Wenn an allen Messpunkten ohne PV-Produktion die Lieferrichtung pro Phase gemessen und eine Rücklieferung auf nur einer Phase festgestellt wird, so handelt es sich mit grosser Wahrscheinlichkeit um einen falsch angeschlossenen Zähler. Bei dieser Prüfung müssen Messungen mit jederzeit möglichen Rücklieferungen ausgeschlossen werden, wie dies beispielsweise bei der Rekuperation von Liftanlagen der Fall sein kann. Mit der beschriebenen Prüfung können solche Mindereinnahmen sowie spätere, unangenehme Nachforderungen vermieden werden.
Nutzung von Tageswerten für Kontrollzwecke
Smart Meter ermöglichen das Speichern und Übertragen von Tageswerten wie die Energie-Zählerstände oder die Maximalleistung. Eine regelmässige Auswertung und Darstellung dieser Daten dienen der Analyse, ob bewilligte resp. vertraglich vereinbarte Werte eingehalten werden.
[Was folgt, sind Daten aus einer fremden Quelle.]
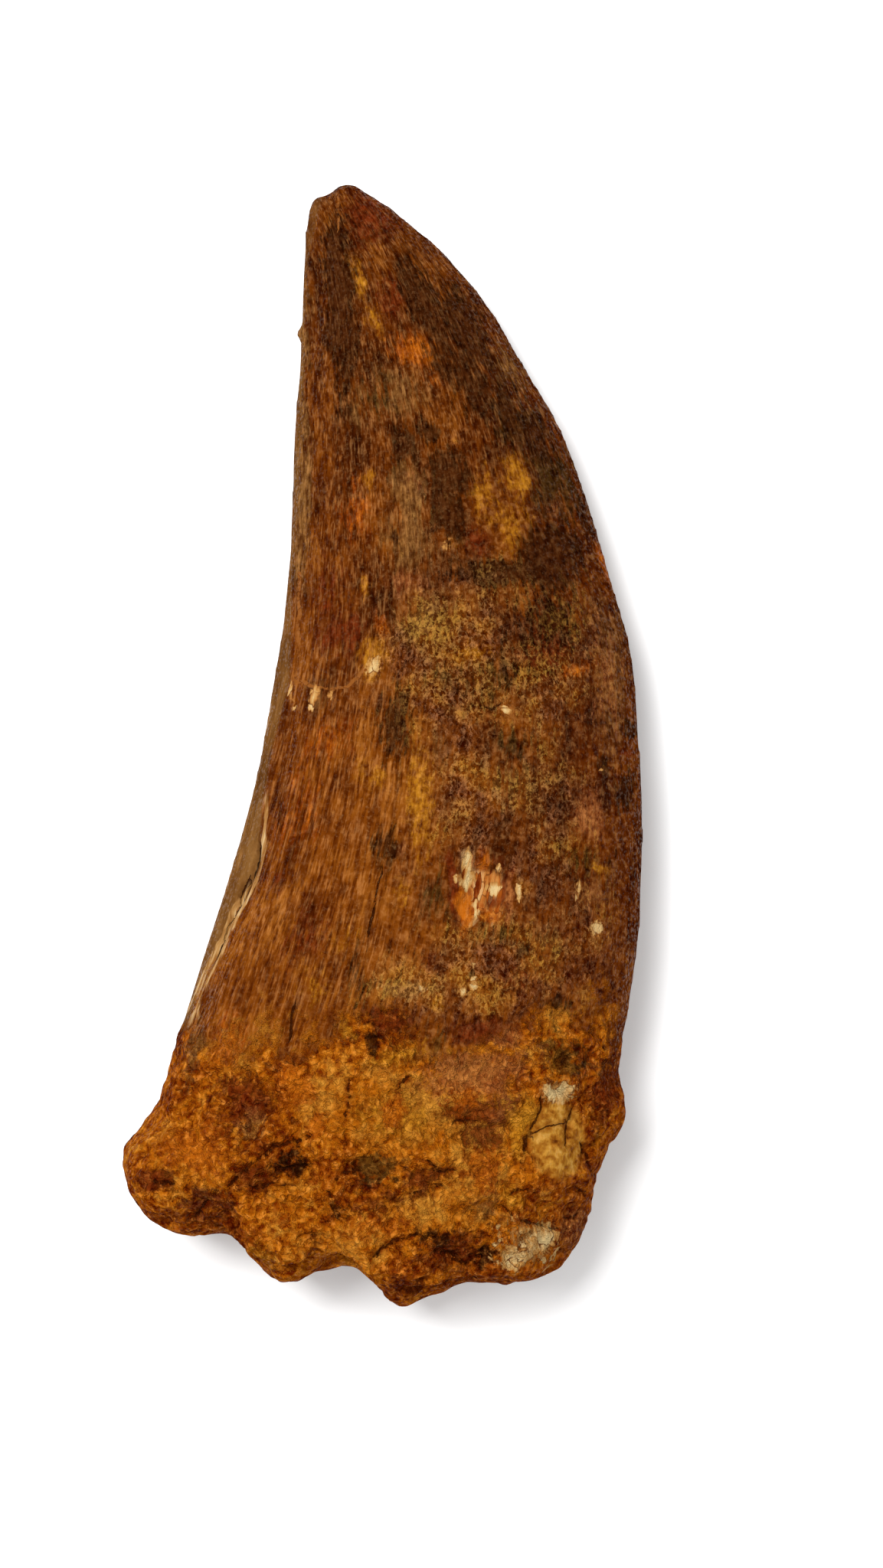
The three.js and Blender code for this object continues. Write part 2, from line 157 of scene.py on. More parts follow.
        (-0.9, 6.8, 0.6, 0.9, -18, 0.76), (-6.4, 4, 0.46, 1, -10, 1.25), (-5, 4.2, 0.46, 0.35, 0, 1),
        (-8.5, 4.1, 0.25, 1.1, 0, 0.95), (5.9, 18, 0.6, 0.8, 0, 0.75), (11.2, 2.8, 0.6, 0.28, -20, 0.7),
        (7.7, -11.1, 0.24, 1.2, 0, 1.25), (7.8, -12.6, 0.7, 0.9, 0, 1), (8.5, -15, 0.31, 1, 0, 1.1),
        (10.5, -11.7, 0.31, 0.42, 20, 0.85), (10, -13.4, 0.6, 0.49, 0, 1.4), (12.3, -13.6, 0.24, 1, 0, 1),
        (6.7, -12.5, 0.24, 0.28, 0, 1.1), (17.8, -14.1, 0.28, 1.3, 0, 0.7), (19.3, -17.2, 0.6, 0.7, 0, 0.65),
        (8.2, -22.1, 0.31, 0.42, 0, 1.3), (7.2, -22.9, 0.24, 0.28, 0, 1.1), (8.2, -20.1, 0.24, 0.8, 0, 0.65),
        (15.9, -32, 1.3, 0.9, 6, 1.05), (13.3, -46.1, 2.7, 2.1, -12, 1), (12, -47.3, 1, 0.8, 0, 1.35),
        (14.8, -46.1, 1.1, 1, -30, 1.3), (1.7, -22.6, 2.2, 0.45, 0, 0.7), (20, -2.8, 0.21, 0.21, 0, 0.9),
    ],
}

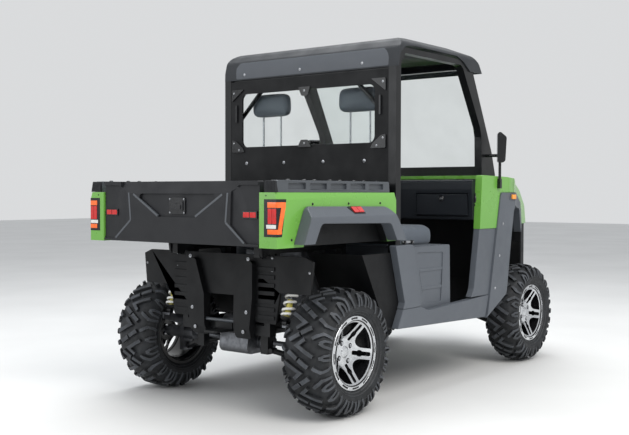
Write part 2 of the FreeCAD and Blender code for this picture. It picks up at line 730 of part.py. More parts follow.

Um dies umsetzen zu können, müssen die definierten Werte der Anschlussobjekte wie beispielsweise die bezugsberechtigte Leistung oder die maximale Rückspeiseleistung bekannt, digitalisiert und einem Messpunkt zugeordnet sein.
Werden die Tageswerte regelmässig übertragen und automatisiert mit den definierten Werten abgeglichen, so kann über das gesamte Verteilnetz geprüft werden, ob die bewilligten resp. vertraglich vereinbarten Werte eingehalten wurden.
Fazit und Ausblick
Die Smart Meter können aber weit mehr. Es sind kleine Messcomputer, positioniert an jedem Hausanschluss. Diese Messcomputer liefern zusätzlich zu den Energiemesswerten weitere Daten. Mit diesen Daten sind viele neue Anwendungen möglich.
Die Schwierigkeit für den Netzbetreiber wird darin bestehen, sich aus diesen Möglichkeiten auf die für ihn sinnvollen Anwendungen zu konzentrieren. Dazu ist das für ihn spezifische Kosten-Nutzen-Verhältnis zu berücksichtigen. Mit der Wahl der Infrastruktur, beispielsweise der Art der Kommunikation über PLC oder Glasfaser, sind bestimmte Use Cases möglich oder eben nicht. Daher sollten die Use Cases schon bei der Wahl der Infrastruktur berücksichtigt werden.
Für die neuen Möglichkeiten sind neue Kompetenzen nötig. Der Netzbetreiber kann diese intern aufbauen oder extern beziehen. Wichtig ist, dass mit den neuen Möglichkeiten auch die zusätzlichen Gefahren betrachtet werden. Der Netzbetreiber muss die Verantwortung für die Daten übernehmen. Dazu muss er eventuell seine Prozesse erweitern oder zumindest überprüfen. Die Erkenntnisse aus der Arbeitsgruppe Smart Data des VSGS zeigen, dass die Smart Meter weit mehr können.